Reservoir lakes in good shape to alleviate potential flooding along the Cumberland River


NASHVILLE, Tenn. (WKRN) – The U.S. Army Corps of Engineers is making preparations for the upcoming rains expected this weekend through early next week to prevent flooding along the Cumberland River System.

The Cumberland River in downtown Nashville

That usually entails lowering the reservoir lakes that feed into the river system such as Percy Priest, Center Hill, Dale Hollow, and Lake Cumberland by opening up the flood gates at their dams.

J. Percy Priest Dam

However, right now that is not necessary. The lakes are all at winter pool and have plenty of capacity to accept the excess rainfall.

“We know in this part of the country we typically see large rainfall events in winter and spring,” explained Anthony Rodino, Chief of The Water Management Sector for the U. S. Army Corps of Engineers. So, we purposely lower those reservoirs during that time of the year, in order to free up capacity to accept that rainfall.”
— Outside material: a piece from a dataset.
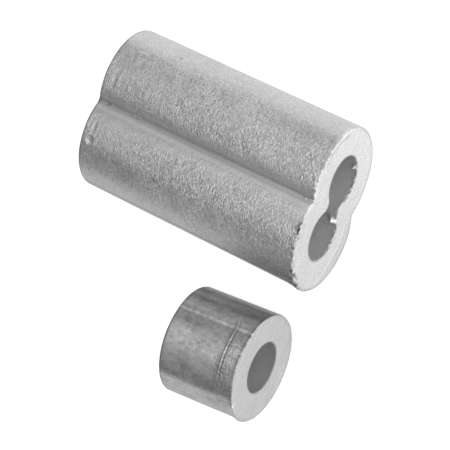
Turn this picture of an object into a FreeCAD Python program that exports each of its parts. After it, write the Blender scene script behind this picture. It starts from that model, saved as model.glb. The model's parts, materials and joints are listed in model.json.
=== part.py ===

Percy Priest Lake in Winter Pool

“Just for an example, J. Percy Priest Reservoir: At its winter pool it’s about seven feet below where it would typically be in the summertime. And so, that seven feet allows us additional storage, that volume of water from a rainfall event that we can store in the reservoir, hold back to allow the water that falls on the river to kind of run through the system and take its course. And then after the rain is over, we’ll back flow releases by increasing discharge from those reservoirs to kind of regain that storage,” said Rodino.

Along the Cumberland River itself, they’re going to lower the water levels slightly over the next several days.

It is important to note that flood control along the Cumberland River system does not alleviate flash flooding that could occur on smaller creeks and streams that could cover roadways. Remember, if you see water covering a roadway, “Turn around, don’t drown”.